Structured object records
** start **
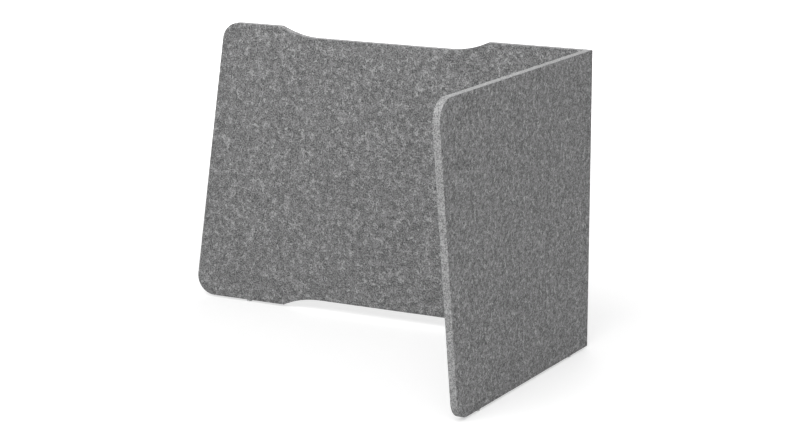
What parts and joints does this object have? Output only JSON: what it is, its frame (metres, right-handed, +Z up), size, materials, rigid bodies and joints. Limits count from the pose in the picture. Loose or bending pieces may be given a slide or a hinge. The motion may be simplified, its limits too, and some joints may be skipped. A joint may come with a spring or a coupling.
{
  "type": "study carrel",
  "caption": "Desktop study carrel folded from one thick felt board into an L, with leaning rounded ends, a shallow cable recess and small push-in feet.",
  "frame": {"origin": "on the desk under the middle of the carrel's outline", "axes": "+X along the back towards the fold, +Y towards the rear, +Z up"},
  "size_m": [0.7352, 0.5226, 0.4832],
  "materials": {
    "felt": "matt mid-grey marl of needled and pressed polyester fibre, with lighter cut edges",
    "bumper": "translucent pale polyurethane, satin"
  },
  "bodies": {
    "back": {"back_panel": "felt", "fold_skin": "felt", "foot_back_left": "bumper", "foot_back_right": "bumper"},
    "side": {"side_panel": "felt", "foot_side_rear": "bumper", "foot_side_front": "bumper"}
  },
  "joints": [
    {"name": "fold", "type": "hinge", "parent": "back", "child": "side", "pos_m": [0.36627, 0.26, 0.2432], "axis": [0, 0, 1], "range_deg": [0, 90], "deforming": ["fold_skin"]}
  ]
}
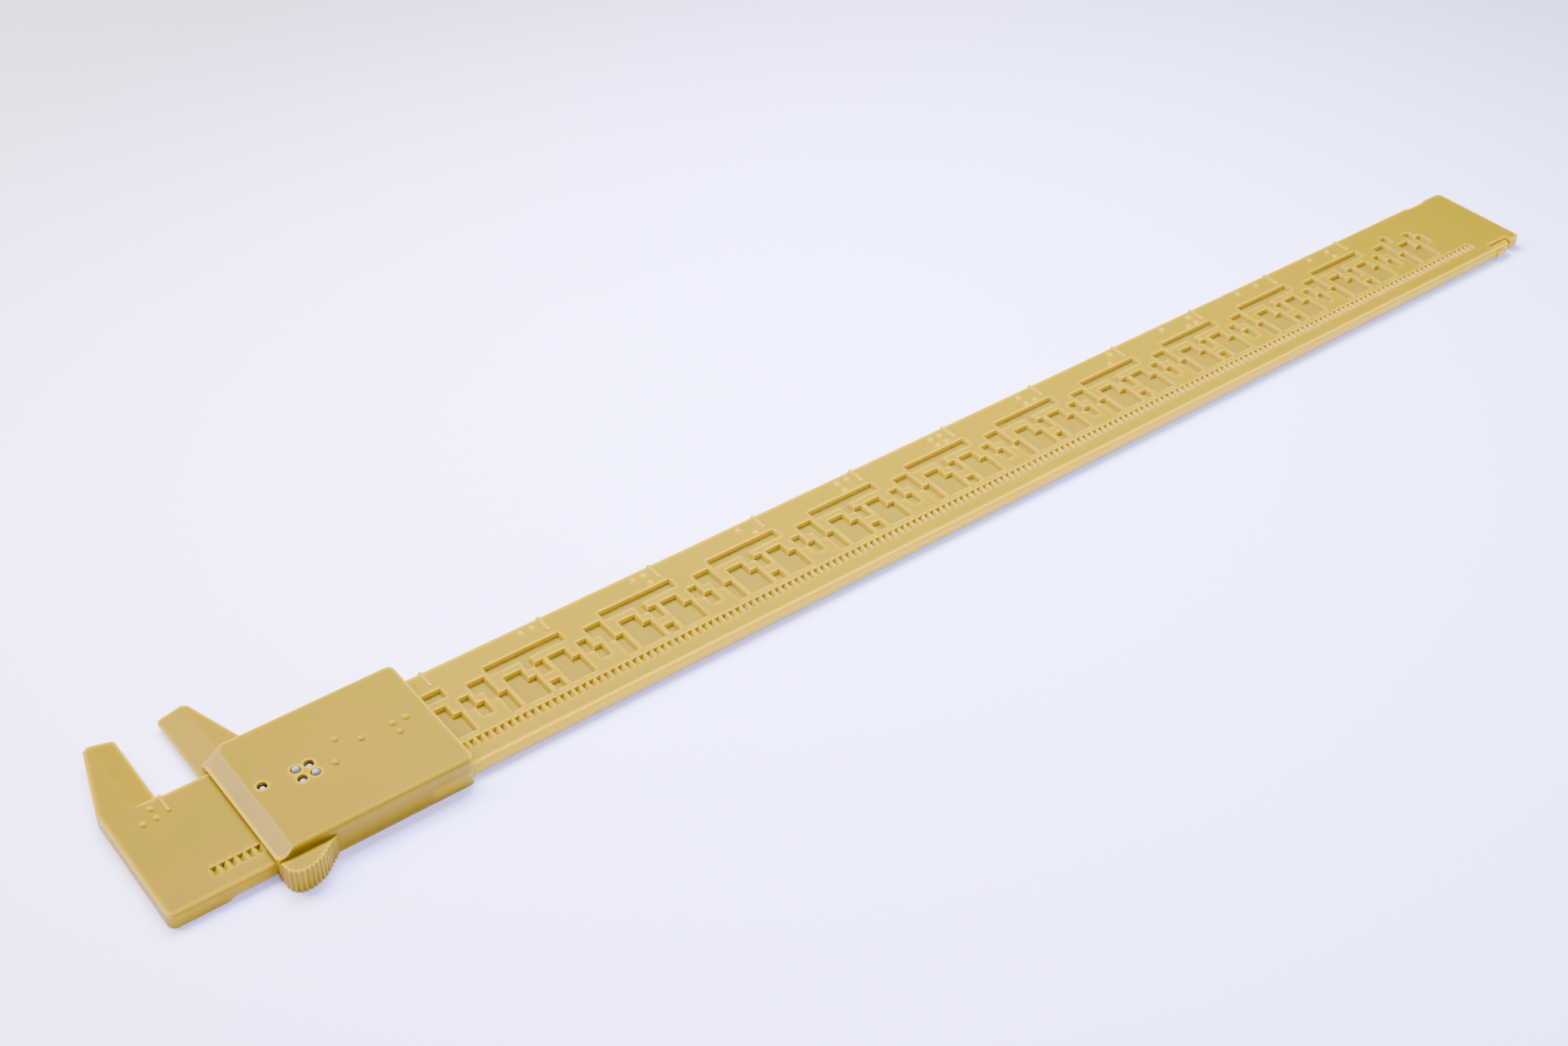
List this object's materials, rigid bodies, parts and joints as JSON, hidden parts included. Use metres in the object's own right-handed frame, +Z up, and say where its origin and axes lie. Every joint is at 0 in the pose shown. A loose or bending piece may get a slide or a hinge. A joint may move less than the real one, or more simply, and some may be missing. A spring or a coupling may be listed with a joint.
{
  "type": "tactile braille caliper rule",
  "caption": "Yellow plastic inch rule with a sliding caliper jaw; white braille pins in the slider rise and fall to spell the opening in sixteenths.",
  "frame": {"origin": "middle of the underside of the fixed jaw's head, on the beam's centre line, where the rule rests", "axes": "+X along the beam away from the fixed jaw, +Y across the beam towards the jaws, +Z up through the top face"},
  "size_m": [0.355, 0.0493, 0.0068],
  "materials": {
    "body": "satin",
    "pins": "satin",
    "steel": "satin"
  },
  "bodies": {
    "beam": {"beam": "body"},
    "slider": {"slider_shell": "body", "slider_base": "body", "pin_guide": "pins", "pin_spring_tens": "steel", "pin_spring_1": "steel", "pin_spring_2": "steel", "pin_spring_4": "steel", "pin_spring_5": "steel", "detent_spring": "steel"},
    "pin_tens": {"pin_tens": "pins"},
    "pin_dot_1": {"pin_dot_1": "pins"},
    "pin_dot_2": {"pin_dot_2": "pins"},
    "pin_dot_4": {"pin_dot_4": "pins"},
    "pin_dot_5": {"pin_dot_5": "pins"}
  },
  "joints": [
    {"name": "slider_slide", "type": "slide", "parent": "beam", "child": "slider", "axis": [1, 0, 0], "range_m": [-0.00792, 0.29686], "deforming": ["detent_spring"]},
    {"name": "pin_tens_rise", "type": "slide", "parent": "slider", "child": "pin_tens", "axis": [0, 0, 1], "range_m": [0, 0.00095], "stiffness_N_per_m": 20, "deforming": ["pin_spring_tens"]},
    {"name": "pin_dot_1_rise", "type": "slide", "parent": "slider", "child": "pin_dot_1", "axis": [0, 0, 1], "range_m": [-0.00095, 0], "stiffness_N_per_m": 20, "deforming": ["pin_spring_1"]},
    {"name": "pin_dot_2_rise", "type": "slide", "parent": "slider", "child": "pin_dot_2", "axis": [0, 0, 1], "range_m": [0, 0.00095], "stiffness_N_per_m": 20, "deforming": ["pin_spring_2"]},
    {"name": "pin_dot_4_rise", "type": "slide", "parent": "slider", "child": "pin_dot_4", "axis": [0, 0, 1], "range_m": [0, 0.00095], "stiffness_N_per_m": 20, "deforming": ["pin_spring_4"]},
    {"name": "pin_dot_5_rise", "type": "slide", "parent": "slider", "child": "pin_dot_5", "axis": [0, 0, 1], "range_m": [-0.00095, 0], "stiffness_N_per_m": 20, "deforming": ["pin_spring_5"]}
  ]
}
** end **
**The task**
Repeat the records above exactly, from the first line to the last.

**The solution**
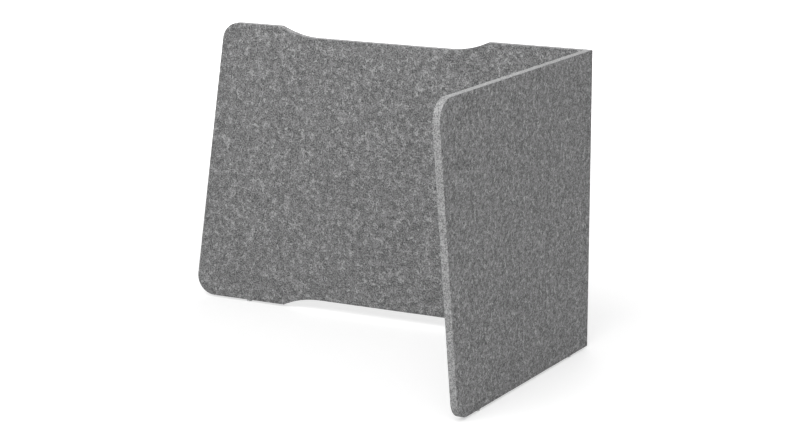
What parts and joints does this object have? Output only JSON: what it is, its frame (metres, right-handed, +Z up), size, materials, rigid bodies and joints. Limits count from the pose in the picture. Loose or bending pieces may be given a slide or a hinge. The motion may be simplified, its limits too, and some joints may be skipped. A joint may come with a spring or a coupling.
{
  "type": "study carrel",
  "caption": "Desktop study carrel folded from one thick felt board into an L, with leaning rounded ends, a shallow cable recess and small push-in feet.",
  "frame": {"origin": "on the desk under the middle of the carrel's outline", "axes": "+X along the back towards the fold, +Y towards the rear, +Z up"},
  "size_m": [0.7352, 0.5226, 0.4832],
  "materials": {
    "felt": "matt mid-grey marl of needled and pressed polyester fibre, with lighter cut edges",
    "bumper": "translucent pale polyurethane, satin"
  },
  "bodies": {
    "back": {"back_panel": "felt", "fold_skin": "felt", "foot_back_left": "bumper", "foot_back_right": "bumper"},
    "side": {"side_panel": "felt", "foot_side_rear": "bumper", "foot_side_front": "bumper"}
  },
  "joints": [
    {"name": "fold", "type": "hinge", "parent": "back", "child": "side", "pos_m": [0.36627, 0.26, 0.2432], "axis": [0, 0, 1], "range_deg": [0, 90], "deforming": ["fold_skin"]}
  ]
}
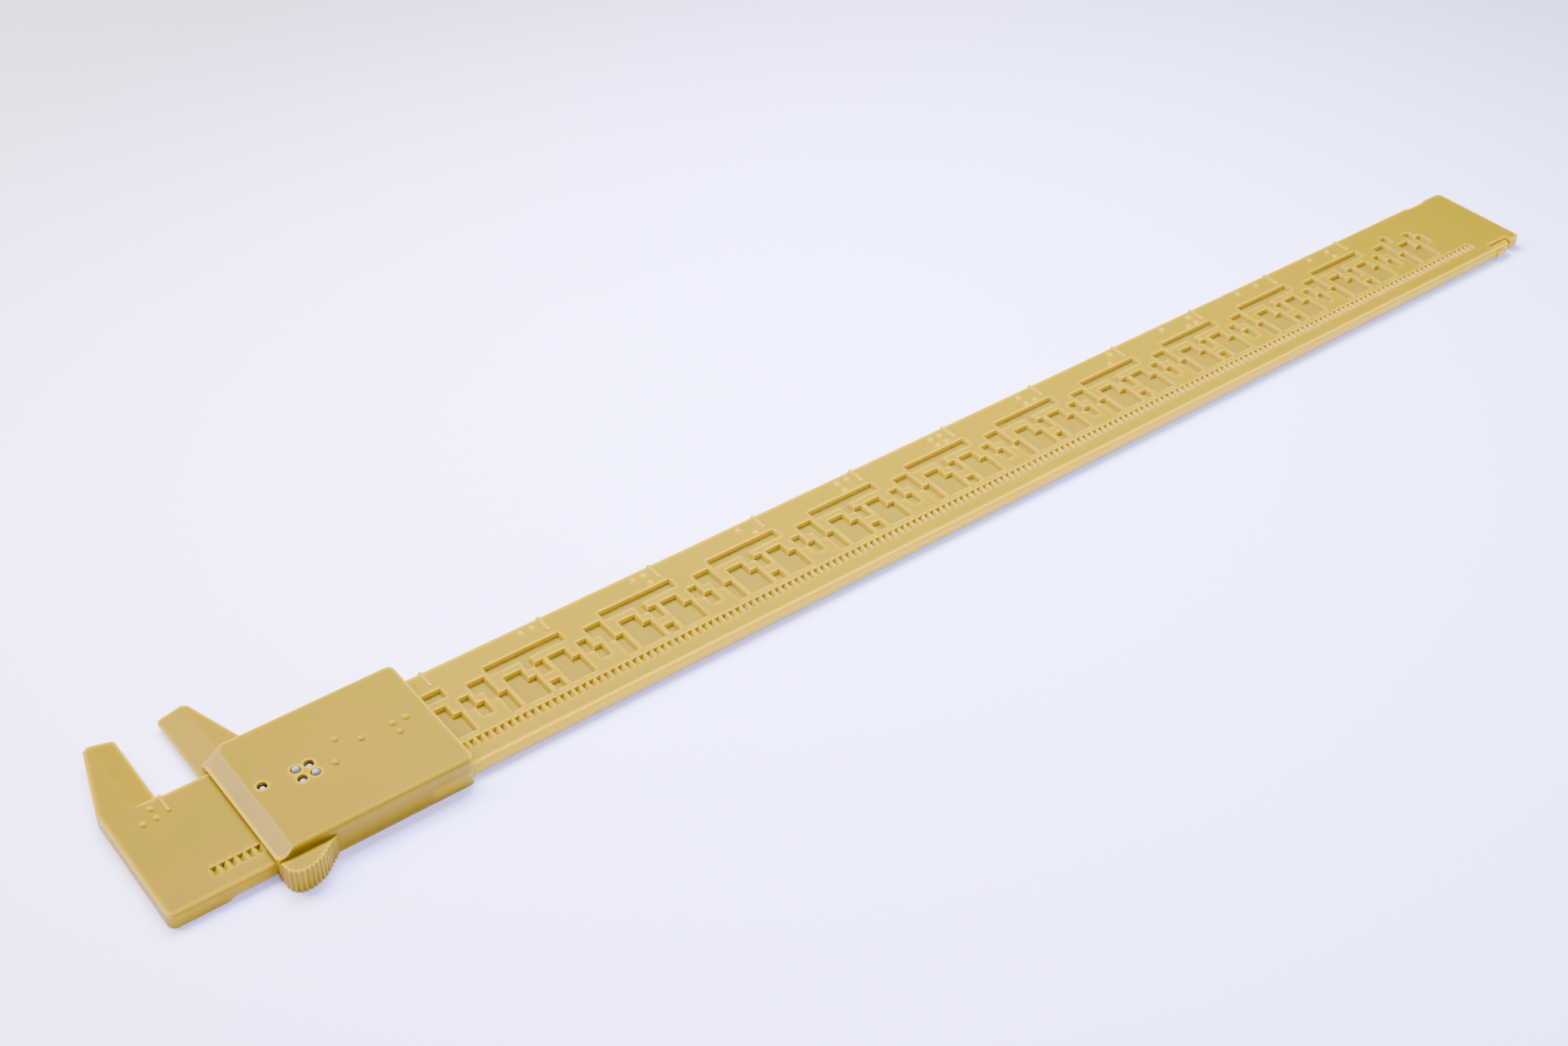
List this object's materials, rigid bodies, parts and joints as JSON, hidden parts included. Use metres in the object's own right-handed frame, +Z up, and say where its origin and axes lie. Every joint is at 0 in the pose shown. A loose or bending piece may get a slide or a hinge. A joint may move less than the real one, or more simply, and some may be missing. A spring or a coupling may be listed with a joint.
{
  "type": "tactile braille caliper rule",
  "caption": "Yellow plastic inch rule with a sliding caliper jaw; white braille pins in the slider rise and fall to spell the opening in sixteenths.",
  "frame": {"origin": "middle of the underside of the fixed jaw's head, on the beam's centre line, where the rule rests", "axes": "+X along the beam away from the fixed jaw, +Y across the beam towards the jaws, +Z up through the top face"},
  "size_m": [0.355, 0.0493, 0.0068],
  "materials": {
    "body": "satin",
    "pins": "satin",
    "steel": "satin"
  },
  "bodies": {
    "beam": {"beam": "body"},
    "slider": {"slider_shell": "body", "slider_base": "body", "pin_guide": "pins", "pin_spring_tens": "steel", "pin_spring_1": "steel", "pin_spring_2": "steel", "pin_spring_4": "steel", "pin_spring_5": "steel", "detent_spring": "steel"},
    "pin_tens": {"pin_tens": "pins"},
    "pin_dot_1": {"pin_dot_1": "pins"},
    "pin_dot_2": {"pin_dot_2": "pins"},
    "pin_dot_4": {"pin_dot_4": "pins"},
    "pin_dot_5": {"pin_dot_5": "pins"}
  },
  "joints": [
    {"name": "slider_slide", "type": "slide", "parent": "beam", "child": "slider", "axis": [1, 0, 0], "range_m": [-0.00792, 0.29686], "deforming": ["detent_spring"]},
    {"name": "pin_tens_rise", "type": "slide", "parent": "slider", "child": "pin_tens", "axis": [0, 0, 1], "range_m": [0, 0.00095], "stiffness_N_per_m": 20, "deforming": ["pin_spring_tens"]},
    {"name": "pin_dot_1_rise", "type": "slide", "parent": "slider", "child": "pin_dot_1", "axis": [0, 0, 1], "range_m": [-0.00095, 0], "stiffness_N_per_m": 20, "deforming": ["pin_spring_1"]},
    {"name": "pin_dot_2_rise", "type": "slide", "parent": "slider", "child": "pin_dot_2", "axis": [0, 0, 1], "range_m": [0, 0.00095], "stiffness_N_per_m": 20, "deforming": ["pin_spring_2"]},
    {"name": "pin_dot_4_rise", "type": "slide", "parent": "slider", "child": "pin_dot_4", "axis": [0, 0, 1], "range_m": [0, 0.00095], "stiffness_N_per_m": 20, "deforming": ["pin_spring_4"]},
    {"name": "pin_dot_5_rise", "type": "slide", "parent": "slider", "child": "pin_dot_5", "axis": [0, 0, 1], "range_m": [-0.00095, 0], "stiffness_N_per_m": 20, "deforming": ["pin_spring_5"]}
  ]
}